It's obnoxious enough when strangers tell you to smile, but now a smart mirror is doing the same thing - specifically designed for cancer patients, it won't reflect unless it detects that the person is smiling.
It's called the Smile Mirror, and it's a screen with a camera in the frame. Facial recognition software gauges whether or not the person looking in has a smile pasted over their face (authenticity not required), and only then will the opaque screen turn into a reflecting surface.
Designer Berk Ilhan was inspired to make the mirror after a conversation with a cancer patient.
"She told me in the first days after her diagnosis, it was difficult for her to look in the mirror and acknowledge she had cancer," he told CNN Tech.
"Our facial expressions affect how we feel. If we flex our facial muscles to smile, our brains think that something good happened and as a result, [we feel] happiness."
The idea of telling a cancer patient to cheer up seems very insensitive, but there is some science that supports the idea.
In 1988, psychologist Fritz Strack tasked people with rating cartoons holding a pen either between their teeth to induce a smile or between their lips to induce a frown. He found in his study that the smiling group tended to rate the cartoons as funnier than the frowning group did. This is called the 'facial feedback theory' - how you move your face influences how you feel.
In 2012, a study found that forcing a smile using chopsticks did result in a lower heart rate during stress recovery after performing anxiety-inducing tasks, compared to people who performed the same tasks without smiling.
On the other hand, last year a team of researchers led by Eric-Jan Wagenmakers replicated Strack's experiment across 17 laboratories and 1,900 test subjects and found no difference in how the two groups of people rated the cartoons.
Of course, Strack disagreed with the result, saying that two factors could have influenced the results. The use of video cameras to exclude participants who weren't holding the pen in the second study, and the use of the same cartoons - Gary Larson's The Far Side, which, he said, may be too dated to be funny now.

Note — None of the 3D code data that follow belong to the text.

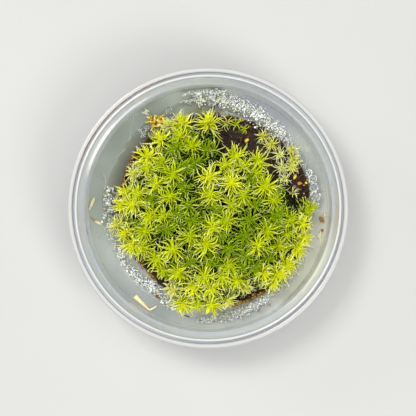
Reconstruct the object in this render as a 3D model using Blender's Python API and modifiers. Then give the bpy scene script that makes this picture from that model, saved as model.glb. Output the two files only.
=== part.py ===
"""A moss clump on a round peat plug, growing in a shallow see-through dish.

Units are metres, +Z is up, and the origin is the middle of the dish's underside.
Plans are looked at from above, with +X to the right and +Y away from the viewer.
"""

import math
import random

import bmesh
import bpy
from mathutils import Matrix, Vector, noise

MM = 0.001
GAP = 0.3 * MM

# Dish: a moulded cup whose rim has an inner bead, a groove and an outer band.
DISH_RADIUS = 45.0 * MM
DISH_HEIGHT = 22.0 * MM
DISH_FLOOR = 1.0 * MM
DISH_STEPS = 44
WALL = 0.9 * MM
INNER_FOOT_RADIUS = 40.6 * MM
INNER_TOP_RADIUS = 41.9 * MM
FOOT_ROUND = 0.6 * MM
BEAD_WIDTH = 1.2 * MM
GROOVE_WIDTH = 0.6 * MM
GROOVE_DEPTH = 1.1 * MM
RIM_ROUND = 0.3 * MM
BAND_HEIGHT = 2.4 * MM

# Gel pad: its reach from the middle at every 30 degrees, counter-clockwise from +X.
GEL_THICKNESS = 1.6 * MM
GEL_BOTTOM = DISH_FLOOR + GAP
GEL_TOP = GEL_BOTTOM + GEL_THICKNESS
GEL_REACH_MM = (37.0, 37.8, 38.6, 39.2, 36.4, 35.4, 36.6, 36.2, 36.4, 38.6, 38.6, 36.0)
GEL_SEGMENTS = 60

# Peat plug: a lumpy disc with a round shoulder, a little right of the middle.
PEAT_RADIUS = 32.8 * MM
PEAT_CENTRE = Vector((1.6 * MM, -0.2 * MM, 0.0))
PEAT_BOTTOM = GEL_TOP + GAP
PEAT_HEIGHT = 3.7 * MM
PEAT_TOP = PEAT_BOTTOM + PEAT_HEIGHT
PEAT_LUMP = 0.45 * MM

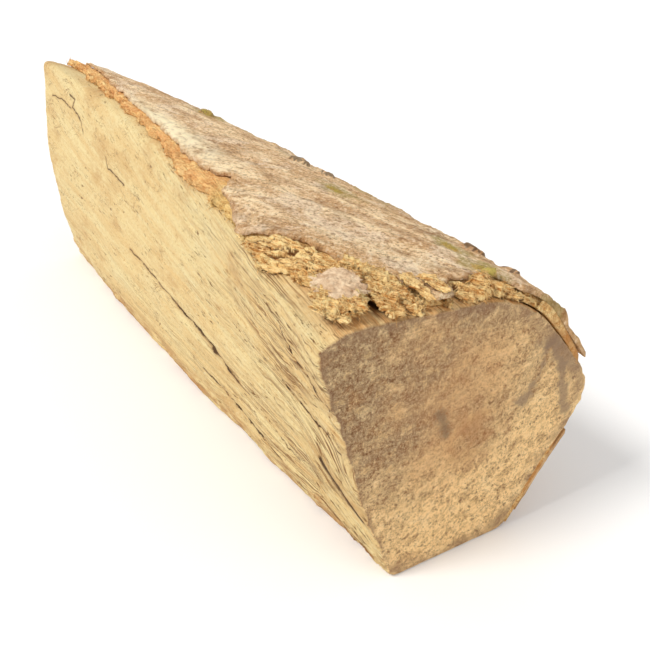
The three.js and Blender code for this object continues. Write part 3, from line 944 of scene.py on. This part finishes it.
def scattered(tree, given, leaf, weight, lean, joined=True):  # small closed shapes stood on a surface
    make = given["Density"]
    seed = given["Seed"]
    dots = make.node("GeometryNodeDistributePointsOnFaces",
                     {"Mesh": given["Geometry"], "Density": make * weight, "Seed": seed})
    normal = Wire(tree, dots.socket.node.outputs["Normal"])
    lying = make.node("FunctionNodeAlignRotationToVector",
                      {"Rotation": (0.0, 0.0, lean["turn"]), "Vector": normal}, axis="Z")
    wobble = make.node("FunctionNodeRandomValue", {0: lean["least"], 1: lean["most"], 8: seed},
                       data_type="FLOAT_VECTOR")
    turned = make.node("FunctionNodeRotateRotation",
                       {"Rotation": lying, "Rotate By": wobble}, rotation_space="LOCAL")
    size = make.node("FunctionNodeRandomValue", {0: lean["small"], 1: lean["large"], 8: seed + 7},
                     data_type="FLOAT_VECTOR")
    stood = make.node("GeometryNodeInstanceOnPoints",
                      {"Points": dots, "Instance": leaf, "Rotation": turned, "Scale": size})
    tone = make.node("FunctionNodeRandomValue", {2: 0.05, 3: 1.0, 8: seed + 13}, out=1, data_type="FLOAT")
    toned = make.node("GeometryNodeStoreNamedAttribute", {"Geometry": stood, "Name": "tone", "Value": tone},
                      data_type="FLOAT", domain="INSTANCE")
    whole = make.node("GeometryNodeRealizeInstances", {"Geometry": toned})
    if joined:
        both = tree.nodes.new("GeometryNodeJoinGeometry")
        tree.links.new(whole.socket, both.inputs[0])
        tree.links.new(given["Geometry"].socket, both.inputs[0])
        whole = Wire(tree, both.outputs[0])
    painted = make.node("GeometryNodeSetMaterial", {"Geometry": whole, "Material": given["Finish"]})
    end = tree.nodes.new("NodeGroupOutput")
    tree.links.new(painted.socket, end.inputs[0])
    return tree


def shredTree(name, joined):  # thin bent laths that taper to a point
    tree, given = newTree(name, {"Density": "Float", "Seed": "Int"})
    make = given["Density"]
    lath = make.node("GeometryNodeMeshCube", {"Size": (1.0, 0.2, 0.06), "Vertices X": 4})
    place = make.node("GeometryNodeInputPosition", {})
    split = tree.nodes.new("ShaderNodeSeparateXYZ")
    tree.links.new(place.socket, split.inputs[0])
    along, side, up = (Wire(tree, split.outputs[k]) for k in range(3))
    taper = 1.05 - (along + 0.5) * (along + 0.5)
    bent = make.vector(along + 0.2, side * taper, up * taper - along * along * 0.35)
    lath = make.node("GeometryNodeSetPosition", {"Geometry": lath, "Position": bent})
    weight = make.node("GeometryNodeInputNamedAttribute", {"Name": "fray"}, data_type="FLOAT")
    return scattered(tree, given, lath, weight, {
        "turn": -1.2, "least": (-0.5, -0.18, -0.24), "most": (0.5, 0.04, 0.24),
        "small": (0.0022, 0.0009, 0.0020), "large": (0.0085, 0.0022, 0.0040),
    }, joined)


def leafletTree():  # tiny pointed moss leaves
    tree, given = newTree("leaflets", {"Density": "Float", "Seed": "Int"})
    make = given["Density"]
    leaf = make.node("GeometryNodeMeshCone",
                     {"Vertices": 4, "Radius Top": 0.0, "Radius Bottom": 0.22, "Depth": 1.0})
    weight = make.node("GeometryNodeInputNamedAttribute", {"Name": "fray"}, data_type="FLOAT")
    return scattered(tree, given, leaf, weight, {
        "turn": 0.0, "least": (-0.9, -0.9, -3.1), "most": (0.9, 0.9, 3.1),
        "small": (0.0006, 0.0006, 0.0006), "large": (0.0012, 0.0012, 0.0014),
    })


def applied(piece, modifier):  # the piece as a plain mesh, with its modifier worked in
    seen = piece.evaluated_get(bpy.context.evaluated_depsgraph_get())
    mesh = bpy.data.meshes.new_from_object(seen)
    piece.modifiers.remove(modifier)
    plain = piece.data
    piece.data = mesh
    bpy.data.meshes.remove(plain)
    mesh.name = piece.name
    return piece


def grown(piece, tree, material, density, seed):
    modifier = piece.modifiers.new("grown", "NODES")
    modifier.node_group = tree
    given = {"Finish": material, "Density": float(density), "Seed": seed}
    for item in tree.interface.items_tree:
        if item.in_out == "INPUT" and item.name in given:
            modifier[item.identifier] = given[item.name]
    return applied(piece, modifier)


shreds = shredTree("shreds", True)
bastPiece = buildBast()
bastShreds = bpy.data.objects.new("barkShreds", bastPiece.data.copy())
bpy.context.scene.collection.objects.link(bastShreds)
grown(bastShreds, shredTree("onlyShreds", False), tornBast, bast["shreds"], 3)
finished(bastPiece, tornBast, "bast", "inner_bark")
finished(bastShreds, tornBast, "bast", "inner_bark")
print("inner bark ready:", len(bastPiece.data.vertices), "points")
print("its shreds ready:", len(bastShreds.data.vertices), "points")


# outer bark

mossNodes = ["moss_tuft_%d" % number for number in range(1, 6)]
skin = {
    "rows": 330, "columns": 145, "gap": 5.4, "thick": 2.2, "ragged": 2.0, "crumble": 0.7,
    # raised dark chips along the ridge, as x, y, reach and height in mm
    "chips": [
        (22, -62, 3.6, 2.2), (23, -88, 2.8, 1.6), (29, -206, 3.6, 2.2),
        (18, 62, 3.2, 2.4), (35, -228, 3.0, 1.6),
    ],
}


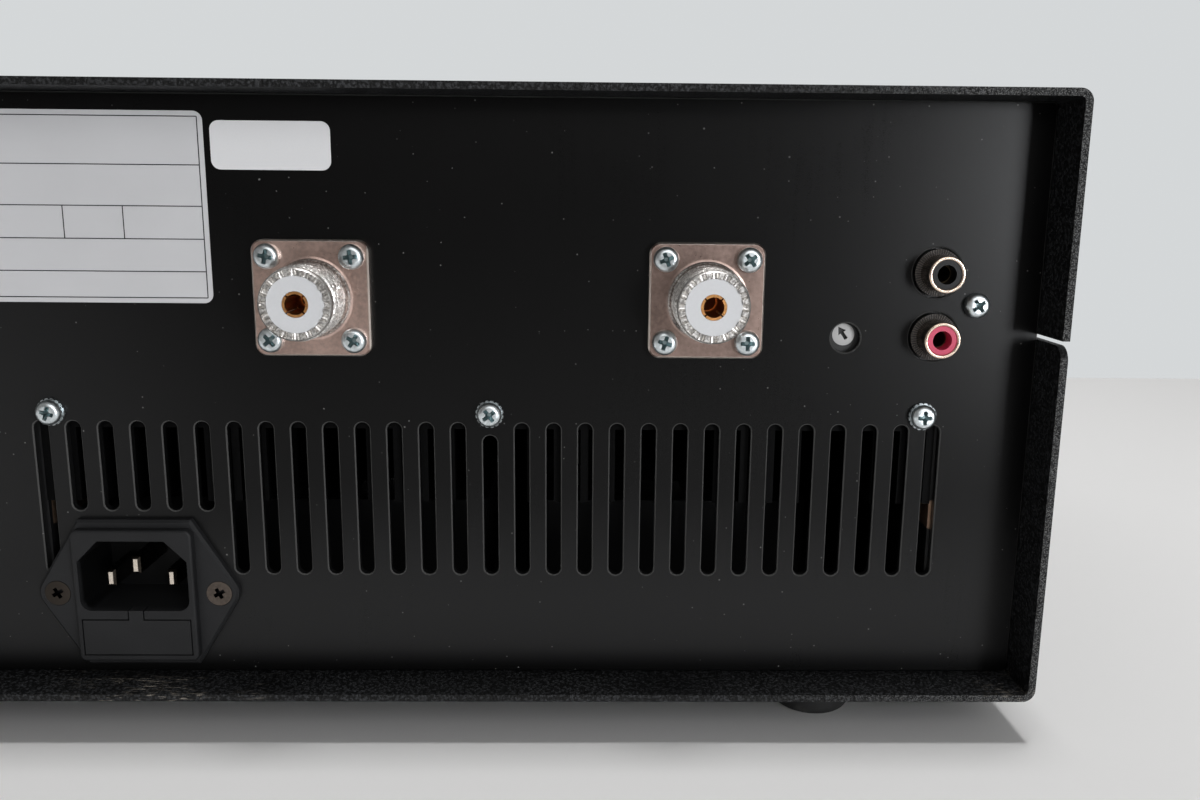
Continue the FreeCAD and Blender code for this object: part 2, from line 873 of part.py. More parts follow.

Wagenmakers also noted that the facial feedback theory could still be sound. The issue, he noted, could be that the pen-in-mouth method may not be the best method of testing it.
So, it's possible that faking a smile could have a positive effect on overall mood and stress levels.
But forcing "positive thinking" on cancer patients can have a detrimental effect on mental health. A 1994 lecture suggested that the notion of "positive thinking" placed an undue emotional burden on cancer patients, and prevented them from being able to adequately face reality and prepare for the future.
And a paper in 1997 found that forcing positive thinking could allow negative, but nevertheless healthy emotions such as grief to get sidelined, which could cause other psychological problems; and, if the patient's condition failed to improve, could lead to feelings of self-blame for not being good enough at thinking positively.
Ilhan is currently selling his mirror in limited quantities for $US2,000 to US$3,000, and hopes eventually to lower the price and sell them to hospitals.